15. Termination of mandate and substitution of Arbitrator.-

(1) In addition to the circumstances referred to in section 13 or section 14, the mandate of an arbitrator shall terminate

(a) where he withdraws from office for any reason; or

(b) by or pursuant to agreement of the parties.

(2) Where the mandate of an arbitrator terminates, a substitute arbitrator shall be appointed according to the rules that were applicable to the appointment of the arbitrator being replaced.

(3) Unless otherwise agreed by the parties, where an arbitrator is replaced under sub-section (2), any hearings previously held may be repeated at the discretion of the arbitral tribunal.

(4) Unless otherwise agreed by the parties, an order or ruling of the arbitral tribunal made prior to the replacement of an arbitrator under this section shall not be invalid solely because there has been a change in the composition of the arbitral tribunal.

20. A plain reading of the said provision makes it clear that in addition to the circumstances referred to in Section 13 or Section 14, the mandate of an Arbitrator shall terminate (a) where he withdraws from office for any reason; or (b) by or pursuant to agreement of the parties. Sub-section (2) of Section 15 stipulates that where the mandate of an Arbitrator terminates, a substitute Arbitrator shall be appointed according to the rules that were applicable to the appointment of the Arbitrator being replaced.

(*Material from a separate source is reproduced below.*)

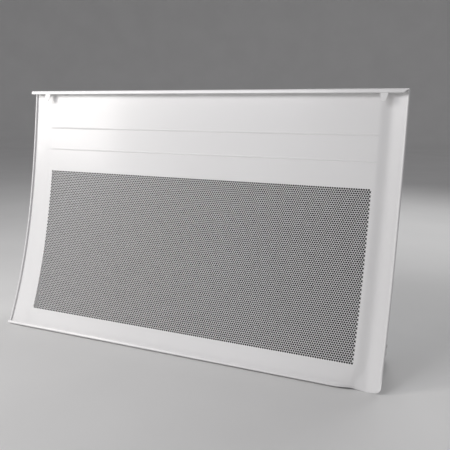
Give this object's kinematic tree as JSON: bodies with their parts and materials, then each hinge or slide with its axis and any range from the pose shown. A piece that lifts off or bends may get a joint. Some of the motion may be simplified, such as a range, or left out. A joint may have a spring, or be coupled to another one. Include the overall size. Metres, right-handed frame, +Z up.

21. The provisions of Sections 7, 11 and 15 of the Act clearly states that Arbitration Agreement, Proving for resolution of disputes by Sole Arbitrator, Death of Sole Arbitrator, Survival of Arbitration Agreement post death depends on intention of parties. If Arbitration Agreement does not prohibit appointment of substitute Arbitrator, Court can appoint one - Arbitration Clause providing for resolution of disputes arising at any time between parties by Sole Arbitrator, has no nexus with life time of Sole Arbitrator. The Court can appoint another arbitrator on death of Sole Arbitrator or for any other reason as held by the Hon'ble Supreme Court in the case of ACC Limited vs- Global Cements Ltd., (2012) AIR SC 3824.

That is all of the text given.